For me then the question is: if I have to choose, can I give up the twitter live feed in the name of more control over what I see? Honest answer, as of now: no, not yet. Unless… my sources – publishers, institutions, experts – they leave the platform at such a pace that they leave it in the hands of those from whom I have already fled, abandon Facebook and Instagram.
I am not the only one who is pondering alternatives. And I am not the only one who is buying time. This is David Frum on The Atlantic:
“I joined Twitter in 2009, and it rapidly became one of the most valuable tools in my writer’s inventory.” (…) “And, as one of its more ambiguous gifts, Twitter offers a virtual community: often rancorous, but also surprisingly open and egalitarian.
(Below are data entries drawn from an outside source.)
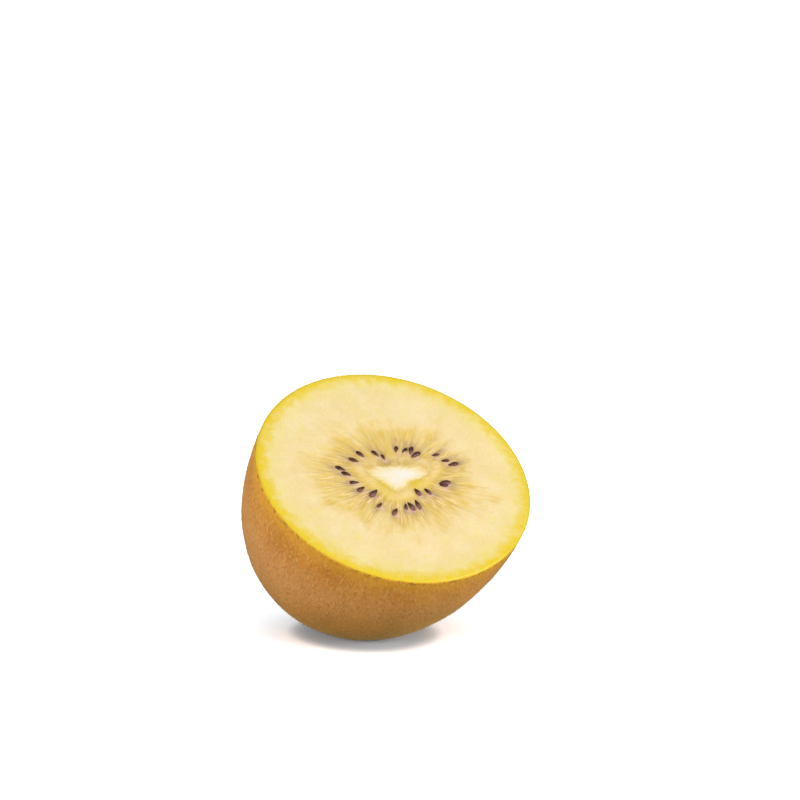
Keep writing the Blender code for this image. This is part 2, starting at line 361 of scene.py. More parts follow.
def scaled(tree, vector, scale):
    """A vector with each of its values multiplied by its own."""
    node = add_node(tree, "ShaderNodeVectorMath", {0: vector, 1: scale}, operation="MULTIPLY")
    return node.outputs["Vector"]


def combined(tree, x, y, z):
    """A vector made of three values."""
    return add_node(tree, "ShaderNodeCombineXYZ", {"X": x, "Y": y, "Z": z}).outputs["Vector"]


def ramp(tree, value, start, end, low=0.0, high=1.0):
    """A smooth step between two values."""
    steps = {"Value": value, "From Min": start, "From Max": end, "To Min": low, "To Max": high}
    return add_node(tree, "ShaderNodeMapRange", steps, interpolation_type="SMOOTHSTEP").outputs["Result"]


def blend_colour(tree, share, first, second):
    """A blend of two colours, of which the share is that of the second."""
    first, second = (
        colour if isinstance(colour, bpy.types.NodeSocket) else (*colour, 1.0) for colour in (first, second))
    return add_node(tree, "ShaderNodeMix", {0: share, 6: first, 7: second}, data_type="RGBA").outputs[2]


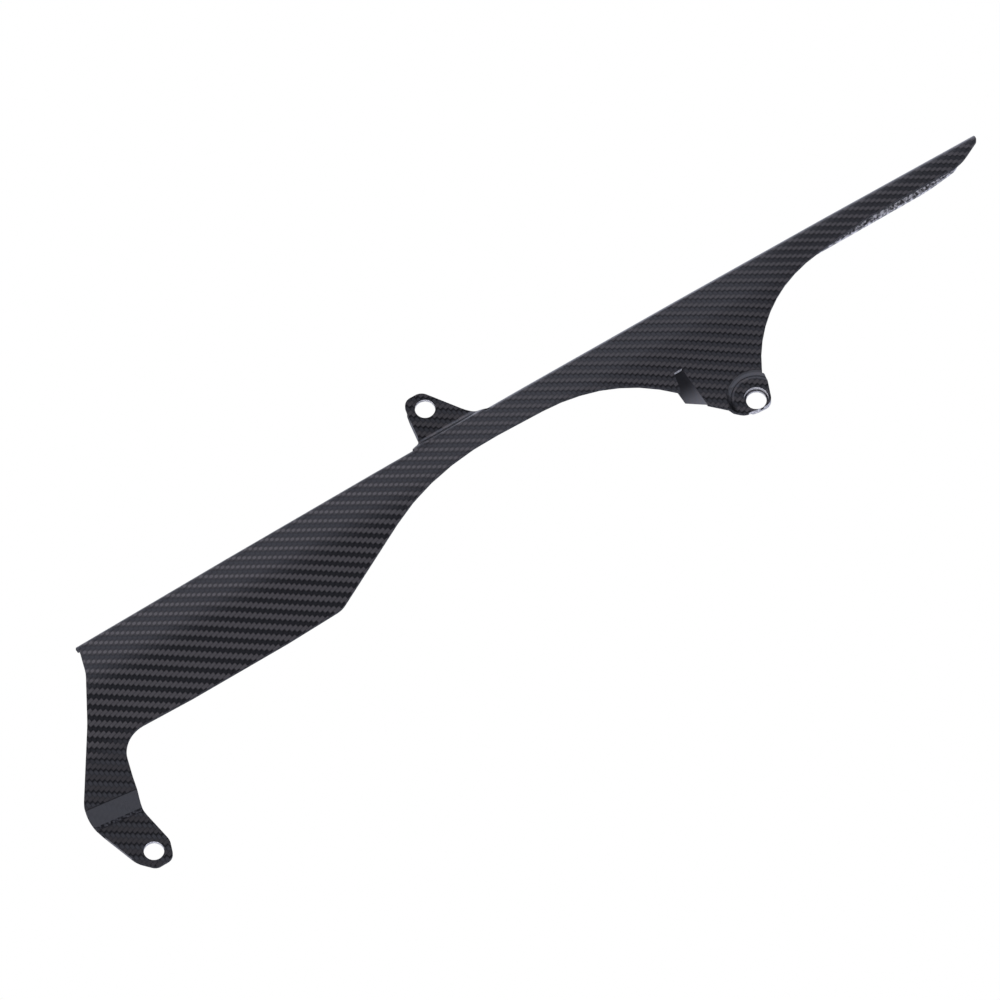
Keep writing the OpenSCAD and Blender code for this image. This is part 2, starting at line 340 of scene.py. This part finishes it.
def kind_of(face):
    """The kind of a face, and the rule for its place on the cloth."""
    centre, normal = face.calc_center_median(), face.normal
    if any(is_drilled(face, bore) for bore in bores.values()):
        return DRILLED_WALL_AND_GLINT, "across"
    above_hood = centre.z > nose.z + arch(centre.x) + ABOVE_HOOD
    found = kind_in_dish(centre, normal) or kind_at_slot(centre, normal)
    found = found or kind_of_cross_wall(face, above_hood) or kind_on_step(centre, normal)
    if found:
        return found
    return (by_side(-normal.y), "upright") if above_hood else kind_on_section(centre, normal)


kinds = [kind_of(face) for face in shell.faces]
counts = [sum(1 for kind, rule in kinds if kind == wanted) for wanted in range(LIP_INSIDE + 1)]
print("faces of each kind:", counts)

# %% Give every corner its place on the cloth
CLOTH_UNIT = 0.1

hood_start = CREASE_DEPTH / math.cos(LEAN) - CREASE_DEPTH


def cloth_spot(place, rule):
    """Where a point lies on the flat cloth, in metres, by the rule of its face."""
    if rule == "across":
        return place.y, place.z
    if rule == "upright":
        return place.x, place.z - nose.z - arch(place.x) + hood_start
    return place.x, round_the_section(place)[0] - CREASE_DEPTH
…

I’ve heard more original ideas from people I didn’t previously know in a single day on Twitter than in many a month of Washington conferences.” (…) “At the same time, Twitter has always had its ugly and dangerous aspects: mobocracy, groupthink, enforcement of conformity, intentional spread of disinformation.” (…) “My conclusion, after my three-day spell of reflection, is that it’s too soon to decide. I’m returning to the site, if more warily than before. But it will not always be too soon to decide. I’m privately developing plans for how I’ll replace, if I must, the features of Twitter that I would miss: the rapid information flow, the depth of expertise, the experimentation with ideas not yet ready to submit to an editor. There will be no one single replacement for Twitter, but rather plural solutions for different needs”
Frum nails it: we can no longer expect a solution for everything. There are segments like mine that are still passionate about text-driven platforms and near-live news.
But an even larger world now feels more comfortable creating and consuming only video. The mass of creators, even very intelligent ones, of TikTok, is there to prove it.
There is a world that is no longer interested in connecting and growing its social graph: a world of people who are no longer interested in the status updates of others. They are looking for stories, micro-stories, not status.
For this world, the For-You-Page, which an algorithm adjusts on the basis of my reactions and tastes, works much better than the showcase of what my contacts post. This is the world of TikTok.
The good news: platforms decay and probably there will be no more a “winner that takes it all”.
On The Atlantic, Charlie Warzel, calls this evolution a bifurcation between new kind of platforms – centered around the For-You-Page and what he calls “geriatric social media”, where you still find public feeds full of stuff that your friends post, but “if your user base is slowly atrophying due to the network decay I described above, or if your algorithms are pretty mediocre at understanding what your users like, your platform will start to feel a bit like a mall where all the stores have been replaced by weird cellphone-case kiosks”.
The move toward video creation and video consumption is, according to Warzel, the big trajectory that will let our currentl social networks decay, year after year. Not because we do not want have social networks and social media anymore, but because text “as the cornerstone medium of modern society, is dying“.
Conclusion: me and Twitter, me and my desocialising digital life.
The Twitter mess is also an opportunity to review one´s media consumption.
- I will continue to keep an eye on Twitter, but also – whenever an author I like is on substack – I will subscribe to his newsletter and remove his twitter.
- I will also remove all sources that I really have little interest in. I will do a reductive maintenance. I will wait for the moment when, on opening the app, I no longer see anything that really gives me value.